Even a hefty return, skeptics counter, won't solve Kodak's struggle to close out a nearly decade-long transformation and return to profitability in 2012 after running up losses in six of the last seven years.
"All the extra cash does is give you a lifeline for a short period. And then, poof, you're back in the same position without the assets to sell," says analyst Shannon Cross of Cross Research in Livingston, New Jersey. "If you're burning cash and not finding a way to generate recurring earnings, it doesn't matter."
Kodak's grim financial picture should become clearer when it reports third-quarter results Thursday.
Agitated investors will likely focus on the company's latest borrowing activities and cash woes—it had $957 million in cash in June, down from $1.6 billion in January. They will also want to know what kind of progress Kodak made in the July-September period in building up a high-margin ink business to replace shriveling film sales.
Kodak has poured hundreds of millions of dollars into new lines of inkjet printers that are finally on the verge of turning a profit. Home photo printers, high-speed commercial inkjet presses, workflow software and packaging are viewed as the company's new core. Kodak projects that sales from those four businesses will double to nearly $2 billion in revenue in 2013, accounting for 25% of all sales.

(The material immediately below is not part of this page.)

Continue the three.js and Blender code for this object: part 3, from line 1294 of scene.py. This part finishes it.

In the meantime, Kodak needs to tap other sources of revenue before those areas have time to pay off—and mining its inventions has become indispensable.
Kodak's chief executive, Antonio Perez, has signed confidentiality agreements with potential buyers but hasn't given a time frame for a deal. The patents for capturing, storing, organizing, editing and sharing digital images do not apply to the four core businesses, Kodak spokesman Gerard Meuchner says.

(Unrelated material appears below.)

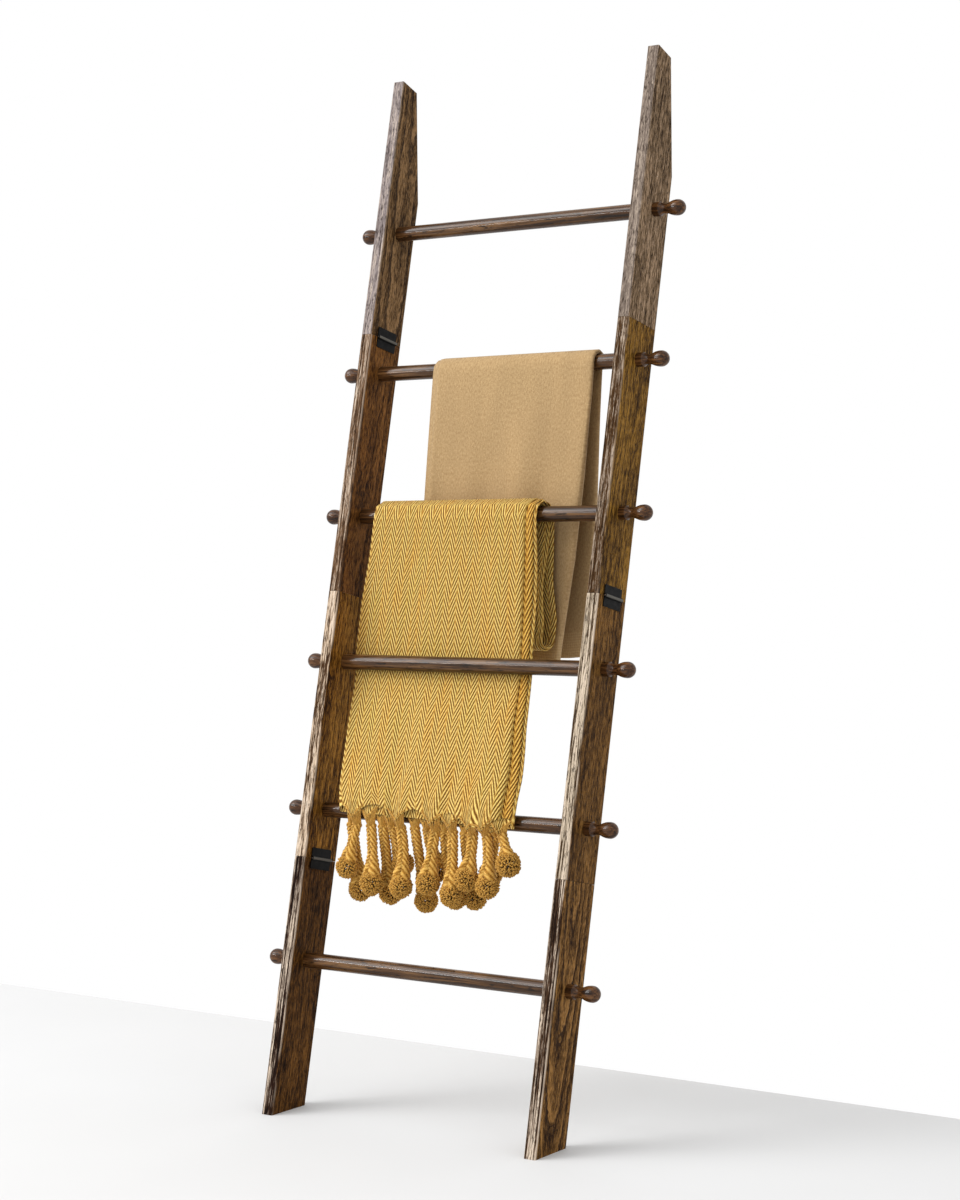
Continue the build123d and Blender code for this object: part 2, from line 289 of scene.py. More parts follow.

"One thing I would stress is: It is our intention to retain a license to any of the intellectual property we sell," Meuchner says. "It's like you sell the property but still get to live in the house."
A sale represents a sharp tactical shift. Kodak picked up just $27 million in patent-licensing fees in the first half of 2011 after amassing nearly $2 billion in the previous three years.
In the heated environment for patents, "it makes more sense for us to sell the portfolio than it does to license it company by company, which takes lots of time and expense and can involve litigation," Meuchner says.
Michael Fitzgerald, chief executive of Next Techs Technologies, a patent buying-and-selling intermediary in Houston, says that while the portfolio is valuable, "I just don't view it necessarily as a 'strategic' acquisition that multiple players will fall all over themselves on."
Investor fears sent Kodak stock tumbling to an all-time closing low of 78 cents a share on Sept. 30 after it hired Jones Day, a major restructuring law firm, as an adviser. Kodak insisted it had no intention of filing for bankruptcy protection.
Kodak is also involved in a royalty dispute with iPhone behemoth Apple and BlackBerry maker Research in Motion Ltd. The case centers on a 2001 patent now on the auction block—a method that enables a camera to preview low-resolution versions of a moving image while recording still images at higher resolutions.
The 21-month-old battle before the U.S. International Trade Commission, a trade-dispute arbiter in Washington, D.C., was due to be revisited on Monday, but was recently shelved until December 30.
Chief Executive Antonio Perez thinks a favorable ruling could enable Kodak to draw up to $1 billion in fees from its deep-pocketed rivals. In 2009, the commission ruled that South Korean mobile phone makers Samsung Electronics and LG Electronics infringed the same patent, resulting in $964 million in payouts.